Support count and other aggregates for a dashboard?
Is there a count function I can use, so i don't have return ALL the bytes?
13 Replies
I am assuming this is a db.query result? I believe we’d explored this, but it looks like we never shipped this publicly. I’ll add it to the priority list to finish up our thinking here.
One (kinda crappy) workaround is to denormalize the number of documents in the table. You could have a document in a different table with a
numMessages
property and increment/decrement every time a new document is added or removed from the "messages"
table. Obviously more work and error prone than being able to query this directly though.@alexcole I have no problem with denormalizing, but these kinds of stats are hard to predict what you'll want to compute. Thanks @Indy
@magicseth even if we give you a count on any arbitrary query it wont be that efficient since the query with filter is still being computed by the DB. So it likely won’t buy you much, it’ll mostly be a convenience.
I can't even filter, because it errors with too many bytes
will it still hit that with a count?
Ah I see. I’ll have to check with some of the folks on where the byte limit is hit and whether count would help at all.
Are you just using raw filters or indexed filters? My understanding of your product is that you have some very large tables, so you will have to add an index for anything you want to query to stay within limits and then do the count.
If you just want a count of the whole table, that is something we can pre calculate for you.
hey @magicseth, what type of query would you like to compute the count of? (even a rough idea of what it looks like in SQL would be helpful.) and it sounds like it's hard to predict upfront exactly which
count
queries you'd like to compute, yeah?
and, yeah, indy's recommendation is right: since we don't support aggregates (like count
) in our query language yet, we'll have to implement them in JS, and then it's important to limit the amount of data scanned with an index.
the mental model here is that .filter
expressions scan all of their input, so if the input table is larger than the bytes read limit, it'll throw an error. a .withIndex
expression, on the other hand, only scans the matching records.

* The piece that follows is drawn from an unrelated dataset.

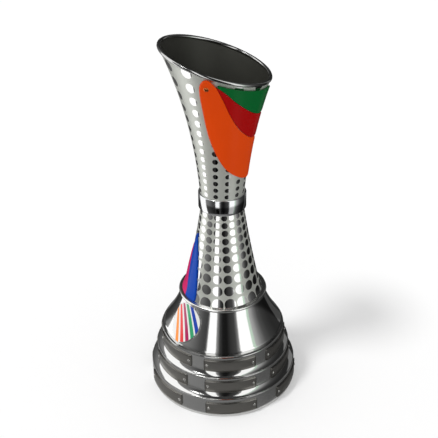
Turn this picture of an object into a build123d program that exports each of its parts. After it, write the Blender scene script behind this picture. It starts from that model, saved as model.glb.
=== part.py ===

understood that this is confusing -- @ian has been working on a proposal to simplify here.I was trying to get a rolling average of user events over a week. I'm using withIndex, but was trying to go over a weeks worth of events * 7 in one call
cool. is this for something like an internal dashboard for your app? or is it a user facing part of your app? and do you need reactivity / full consistency for this rolling average?
dashboard, doesn't need full reactivity
Got it. So this is more of a large analytics query, this is not the type of workload Convex was designed for. Our answer to these workloads is to do streaming export to a purpose built DB like Snowflake, Databricks, BigQuery etc. for these sorts of queries. You can use streaming export like so: https://docs.convex.dev/database/import-export/airbyte
Using Convex with Airbyte | Convex Developer Hub
Analyze your Convex data by exporting via Airbyte.
Though we get that people may want some sort of lightweight solution for this eventually and we may come back and make this workflow easier.
One workaround could also be to calculate stats in batches of queries overnight with a cron, to calculate daily values. Schedule an action that executes queries paging over all documents, ordered by creation time, returning aggregates as it goes. Then your dashboard queries this roll-up table
Especially if you can page since 7 days ago, it won’t get slower over time except relative to increase in usage.
@magicseth I'm curious what you think about a cron that runs daily and updates a daily_event_count table or something, so that your rolling sum is efficient to look up. You'd have to backfill the older data, but that could be done in a for-loop from a node script or from the dashboard. Happy to help show examples of that if you want.